ABSTRACT

Encoded Archival Description (EAD) is an international standard based on Extensible Markup Language (XML) for encoding descriptions of archival records. People living their lives as individuals, as members of families, and as members of corporate bodies create and assemble records that serve as instruments for carrying out or documenting the performance of activities. Based on the archival principles of respect des fonds (or provenance) and original order, archivists traditionally have treated all of the records created and assembled by one individual, family, or corporate body as a collection or fonds. Archivists describe records as an essential part of their responsibility for preserving and facilitating access to and use of archives. Archival description provides information essential for establishing the authenticity and completeness of fonds and serves effective administration, discovery, access, and understanding of records. Traditionally, archivists have described each fonds hierarchically in a single apparatus commonly called a finding aid. Until the advent of computing, finding aids were typically in printed form. In the 1990s, archivists created EAD, an encoding standard for archival description that made it possible to derive online and print finding aids from the same structured data.

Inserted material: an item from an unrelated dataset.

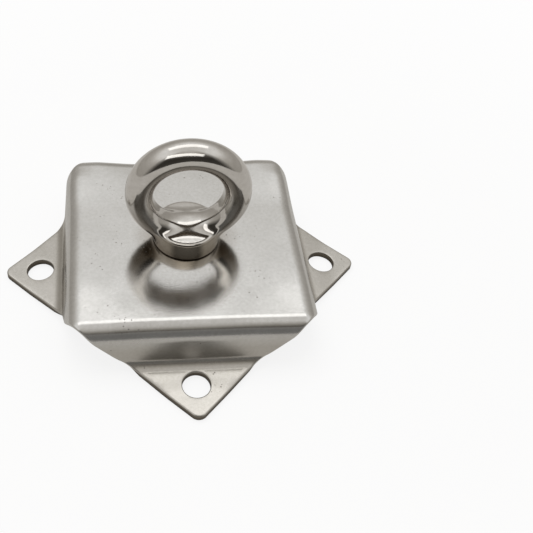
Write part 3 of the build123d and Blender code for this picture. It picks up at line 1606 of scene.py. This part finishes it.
@dataclass
class Fastening:
    """Flat washer, spring washer and hexagon nut that hold the eye from below.

    Attributes:
        material: Finish of all three.
        under_plate: Height of the platform's lower face.
        washer_outer: Outer diameter of the flat washer.
        washer_inner: Diameter of its hole.
        washer_thickness: Its thickness.
        spring_inner: Diameter of the spring washer's hole.
        spring_wire: Width of its wire.
        spring_thickness: Its thickness, drawn flat.
        spring_gap: Width of its slit.
        spring_slant: Lean of the slit in degrees.
        nut_flats: Width of the nut across its flats.
        nut_height: Its height.
        nut_bore: Diameter of its bore.
        nut_turns: Directions of its flats in degrees.
        nut_face_share: Diameter of its round face as a share of the width across flats.
        nut_corner_angle: Fall of the cones that turn its corners off in degrees.
        nut_lead_in: Depth of the cones at the ends of its bore.
        edge_round: Radius of the outer edges.
        fine_round: Reach of the finer roundings, at the slit, the cones and the bore.
        corner_round: Reach of the rounding of the nut's upright corners.
        step: Size of the net's faces.
    """

    material: bpy.types.Material
    under_plate: float = 20.5
    washer_outer: float = 24.0
    washer_inner: float = 13.0
    washer_thickness: float = 2.5
    spring_inner: float = 12.3
    spring_wire: float = 4.0
    spring_thickness: float = 2.5
    spring_gap: float = 1.2
    spring_slant: float = 25.0
    nut_flats: float = 19.0
    nut_height: float = 10.0
    nut_bore: float = 12.3
    nut_turns: tuple[float, float, float] = (30.0, 90.0, 150.0)
    nut_face_share: float = 0.95
    nut_corner_angle: float = 30.0
    nut_lead_in: float = 0.8
    edge_round: float = 0.35
    fine_round: float = 0.3
    corner_round: float = 0.5
    step: float = 0.45

    @property
    def under_washer(self) -> float:
        """Height of the flat washer's lower face."""
        return self.under_plate - self.washer_thickness

    @property
    def under_spring(self) -> float:
        """Height of the spring washer's lower face."""
        return self.under_washer - self.spring_thickness

    def washer(self, points: Points) -> np.ndarray:
        """Distance field of the flat washer.

        Args:
            points: Rows of x, y and z in millimetres.

        Returns:
            Distance to its surface.
        """
        x, y, z = points.T
        middle = self.under_plate - self.washer_thickness / 2
        radius = np.hypot(x, y)
        wall = np.maximum(radius - self.washer_outer / 2, self.washer_inner / 2 - radius)
        return soft_cut(wall, np.abs(z - middle) - self.washer_thickness / 2, 2 * self.edge_round)

    def spring(self, points: Points) -> np.ndarray:
        """Distance field of the split spring washer.

        Args:
            points: Rows of x, y and z in millimetres.

        Returns:
            Distance to its surface.
        """
        x, y, z = points.T
        middle = self.under_washer - self.spring_thickness / 2
        radius = np.hypot(x, y)
        inner = self.spring_inner / 2
        wall = np.maximum(radius - inner - self.spring_wire, inner - radius)
        body = soft_cut(wall, np.abs(z - middle) - self.spring_thickness / 2, 2 * self.edge_round)
        lean = math.radians(self.spring_slant)
        gap = self.spring_gap / 2 - np.abs(y * math.cos(lean) + (z - middle) * math.sin(lean))
        return np.where(x > 0, soft_cut(body, gap, self.fine_round), body)

    def nut(self, points: Points) -> np.ndarray:
        """Distance field of the hexagon nut.

        Args:
            points: Rows of x, y and z in millimetres.

        Returns:
            Distance to its surface.
        """
        x, y, z = points.T
        half = self.nut_flats / 2
        away = np.abs(z - (self.under_spring - self.nut_height / 2)) - self.nut_height / 2
        radius = np.hypot(x, y)
        turns = np.radians(self.nut_turns)
        first, second, third = (np.abs(x * math.cos(turn) + y * math.sin(turn)) - half for turn in turns)
        prism = soft_cut(soft_cut(first, second, self.corner_round), third, self.corner_round)
        fall = math.radians(self.nut_corner_angle)
        cone = (radius - half * self.nut_face_share) * math.sin(fall) + away * math.cos(fall)
        body = soft_cut(soft_cut(prism, away, 2 * self.edge_round), cone, self.fine_round)
        bore = self.nut_bore / 2 - radius
        mouth = (self.nut_bore / 2 + self.nut_lead_in - radius + away) / math.sqrt(2)
        return soft_cut(body, np.maximum(bore, mouth), self.fine_round)

    def build(self) -> list[bpy.types.Object]:
        """Makes and dresses the three pieces.

        Returns:
            The finished pieces.
        """
        finished = []
        wide = self.washer_outer / 2
        pieces = (
            ("flat_washer", self.washer, self.under_plate, self.under_washer),
            ("lock_washer", self.spring, self.under_washer, self.under_spring),
            ("hex_nut", self.nut, self.under_spring, self.under_spring - self.nut_height),
        )
        for node, shape, high, low in pieces:
            solid = FormedSolid(shape, (-wide, -wide, low), (wide, wide, high), self.step)
            piece = solid.build(node + "_looks")
            dress(piece, self.material, Slot.FASTENER, node)
            finished.append(piece)
        return finished


# The studio


@dataclass(frozen=True)
class PhotographView:
    """Camera that stands where the photograph was taken from.

    Attributes:
        place: The lens in millimetres in the part's frame.
        yaw: Turn to the right of +Y in degrees.
        pitch: Tilt above the horizon in degrees.
        roll: Turn about the line of sight in degrees.
        lens: Focal length in millimetres.
        sensor: Width of the sensor in millimetres.
        shift: Shift of the frame, as shares of its width.
    """

    place: Place = (-31.98, -236.13, 270.09)
    yaw: float = 9.948
    pitch: float = -50.698
    roll: float = 5.778
    lens: float = 51.37
    sensor: float = 36.0
    shift: tuple[float, float] = (0.1248, 0.0629)

    def build(self) -> None:
        """Makes the camera and looks through it."""
        yaw, pitch, roll = (math.radians(a) for a in (self.yaw, self.pitch, self.roll))
        forward = Vector((math.sin(yaw) * math.cos(pitch), math.cos(yaw) * math.cos(pitch), math.sin(pitch)))
        level = Vector((math.cos(yaw), -math.sin(yaw), 0.0))
        upward = level.cross(forward)
        right = level * math.cos(roll) + upward * math.sin(roll)
        top = upward * math.cos(roll) - level * math.sin(roll)
        data = bpy.data.cameras.new("photograph_view")
        data.sensor_width = self.sensor
        data.lens = self.lens
        data.shift_x, data.shift_y = self.shift
        data.dof.use_dof = False
        camera = bpy.data.objects.new("photograph_view", data)
        axes = Matrix((right, top, -forward)).transposed().to_4x4()
        camera.matrix_world = Matrix.Translation(Vector(self.place) * MM) @ axes
        bpy.context.scene.collection.objects.link(camera)
        bpy.context.scene.camera = camera


@dataclass(frozen=True)
class SoftLamp:
    """Soft box that looks at the object.

    Attributes:
        name: Name of the lamp.
        place: Its place in metres.
        width: Its width in metres.
        depth: Its depth in metres.
        glow: Brightness of its face, 1 for white.
        lit: Key of the pieces that it lights.
    """

    name: str
    place: Place
    width: float
    depth: float
    glow: float
    lit: str

    def build(self, pieces: dict[str, list[bpy.types.Object]]) -> bpy.types.Object:
        """Makes the lamp and gives it the pieces that it lights.

        Args:
            pieces: Pieces of the scene by key.

        Returns:
            The lamp.
        """
        data = bpy.data.lights.new(self.name, "AREA")
        data.shape = "RECTANGLE"
        data.size = self.width
        data.size_y = self.depth
        data.energy = self.glow * math.pi * self.width * self.depth
        lamp = bpy.data.objects.new(self.name, data)
        lamp.location = self.place
        lamp.rotation_euler = (-Vector(self.place)).to_track_quat("-Z", "Y").to_euler()
        bpy.context.scene.collection.objects.link(lamp)
        group = bpy.data.collections.new(self.name + "_lights")
        for piece in pieces[self.lit]:
            group.objects.link(piece)
        lamp.light_linking.receiver_collection = group
        return lamp


def warm(level: float) -> Colour:
    """Tone of the room: neutral where it is bright and brownish where it is dark.

    Args:
        level: Brightness, 1 for white.

    Returns:
        The tone's colour.
    """
    lack = max(1 - level, 0.0)
    return (level, level * (1 - GREEN_LOSS * lack), level * (1 - BLUE_LOSS * lack))


@dataclass
class Studio:
    """Plain white floor in a soft room, darker on the camera's side.

    Attributes:
        floor_size: Side of the floor in metres.
        floor_white: Whiteness of the paper.
        floor_gap: Distance in millimetres that the floor lies under the mounting surface.
        shadow_share: Share of the floor's look that takes light and shadow.
        shadow_fade: Distances from the object in millimetres between which that share runs out.
        mirrored: Brightness of the paper as metal mirrors it.
        contact_shadow: Painted shadow: brightness of the paper beside and under the object, as metal mirrors
            it.
        contact_shadow_reach: Width of that painted shadow in millimetres.
        contact_shadow_range: Openness of a place between which that painted shadow fades out.
        back: Height above the horizon as a sine, and brightness of the room there, at the back and sides.
        front: The same on the camera's side.
        front_range: Share of +Y in a level direction where the camera's side begins and is reached.
        least_level: Least square that a direction's level length is worked out from.
        lamps: Soft boxes.
    """

    floor_size: float = 6.0
    floor_white: float = 0.90
    floor_gap: float = 0.05
    shadow_share: float = 0.15
    shadow_fade: Range = (160.0, 500.0)
    mirrored: float = 0.60
    contact_shadow: float = 0.12
    contact_shadow_reach: float = 6.0
    contact_shadow_range: Range = (0.45, 1.0)
    back: tuple[tuple[float, float], ...] = (
        (0.0, 0.42),
        (0.3, 0.45),
        (0.5, 0.56),
        (0.64, 0.78),
        (0.7, 0.90),
        (0.78, 0.97),
        (0.88, 0.92),
        (1.0, 0.75),
    )
    front: tuple[tuple[float, float], ...] = (
        (0.0, 0.06),
        (0.25, 0.045),
        (0.5, 0.04),
        (0.7, 0.12),
        (0.82, 0.34),
        (0.9, 0.55),
        (1.0, 0.75),
    )
    front_range: Range = (-0.50, -0.80)
    least_level: float = 1e-4
    lamps: tuple[SoftLamp, ...] = (
        SoftLamp("back_strip", (0.0, 0.45, 1.0), 1.1, 0.36, 0.75, "metal"),
        SoftLamp("front_strip", (-0.10, -0.56, 0.84), 1.0, 0.30, 1.3, "eye"),
        SoftLamp("front_fill", (0.0, -1.2, 0.45), 2.6, 1.0, 0.16, "plate"),
        SoftLamp("floor_light", (-0.3, 0.5, 1.6), 1.2, 1.2, 2.4, "floor"),
    )

    def paper(self) -> bpy.types.Material:
        """Makes the floor's paper, white to the camera and dimmer as metal mirrors it, with a painted shadow
        beside and under the object in that mirrored look.

        Returns:
            The material, which still takes a share of the object's shadow.
        """
        material, sheet = new_material("white_floor")
        lit = sheet.add("ShaderNodeBsdfDiffuse")
        lit.inputs["Color"].default_value = (self.floor_white, self.floor_white, self.floor_white, 1.0)
        white = sheet.add("ShaderNodeEmission")
        pale = sheet.add("ShaderNodeEmission")
        # Painted shadow: the paper that metal mirrors darkens where occlusion rays find the object near
        open_share = sheet.spread(sheet.openness(self.contact_shadow_reach), self.contact_shadow_range)
        sheet.feed(pale.inputs["Color"], sheet.blend(open_share, warm(self.contact_shadow), warm(self.mirrored)))

        away = sheet.add("ShaderNodeVectorMath", operation="LENGTH")
        sheet.feed(away.inputs[0], sheet.add("ShaderNodeTexCoord").outputs["Object"])
        near, far = self.shadow_fade
        shade = sheet.spread(away.outputs["Value"], (near * MM, far * MM), (self.shadow_share, 0.0))
        ray = sheet.add("ShaderNodeLightPath").outputs
        seen = sheet.times(ray["Is Camera Ray"], sheet.minus(1.0, shade))
        mirrored = sheet.math("MAXIMUM", ray["Is Glossy Ray"], ray["Is Transmission Ray"])
        look = sheet.cover(seen, lit.outputs[0], white.outputs[0])
        look = sheet.cover(mirrored, look, pale.outputs[0])
        sheet.feed(sheet.add("ShaderNodeOutputMaterial").inputs["Surface"], look)
        return material

    def floor(self) -> bpy.types.Object:
        """Makes the floor.

        Returns:
            The floor, dressed in its paper.
        """
        half = self.floor_size / 2 / MM
        low = -self.floor_gap
        corners = np.array([(-half, -half, low), (half, -half, low), (half, half, low), (-half, half, low)])
        floor = add_mesh("floor", corners, [(0, 1, 2, 3)])
        floor.data.materials.append(self.paper())
        return floor

    def world(self) -> None:
        """Makes the room: white to the camera, pale and soft to the metal, darker in front."""
        world = bpy.data.worlds.new("soft_room")
        world.use_nodes = True
        world.node_tree.nodes.clear()
        sheet = NodeSheet(world.node_tree)
        _, y, z = sheet.split(sheet.add("ShaderNodeTexCoord").outputs["Generated"])
        back = sheet.ramp(z, [(place, warm(level)) for place, level in self.back])
        front = sheet.ramp(z, [(place, warm(level)) for place, level in self.front])
        square = sheet.math("MAXIMUM", sheet.minus(1.0, sheet.math("POWER", z, 2.0)), self.least_level)
        share = sheet.spread(sheet.over(y, sheet.math("SQRT", square)), self.front_range)
        colour = sheet.blend(share, back, front)
        colour = sheet.blend(sheet.add("ShaderNodeLightPath").outputs["Is Camera Ray"], colour, WHITE)
        glow = sheet.add("ShaderNodeBackground")
        sheet.feed(glow.inputs["Color"], colour)
        sheet.feed(sheet.add("ShaderNodeOutputWorld").inputs["Surface"], glow.outputs[0])
        bpy.context.scene.world = world

    def build(self, pieces: dict[str, list[bpy.types.Object]]) -> None:
        """Makes the floor, the room and the lamps.

        Args:
            pieces: Pieces of the object by key, for the lamps to light.
        """
        self.world()
        floor = self.floor()
        lit = {**pieces, "floor": [floor]}
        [lamp.build(lit) for lamp in self.lamps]
        bpy.context.scene.view_settings.view_transform = "Standard"


def main() -> None:
    """Builds the pieces in order, then the studio."""
    logging.basicConfig(level=logging.INFO, format="%(name)s: %(message)s")
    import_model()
    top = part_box("plate")[1].z / MM
    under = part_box("flat_washer")[1].z / MM

    plate = PressedPlate(SATIN_PLATE.build(), height=top).build()
    eye = LiftingEye(POLISHED_EYE.build(), seat=top).build()
    fastening = Fastening(FASTENER.build(), under_plate=under).build()
    Studio().build({"metal": [plate, *eye, *fastening], "plate": [plate], "eye": eye})
    PhotographView().build()


if __name__ == "__main__":
    main()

EAD is based technologically on XML and intellectually on General International Standard Archival Description (ISAD(G)), a descriptive framework developed by the International Council of Archives (ICA). The third version of the standard, EAD3, will be released in 2015 and will continue to develop in the future. Future changes to EAD will be influenced by ICA descriptive standards, in particular the conceptual model and ontology for archival description to be developed by the Experts Group on Archival Description, and related encoding standards. This entry is organized into six sections: introduction, archival records, archival description, EAD, history, and future.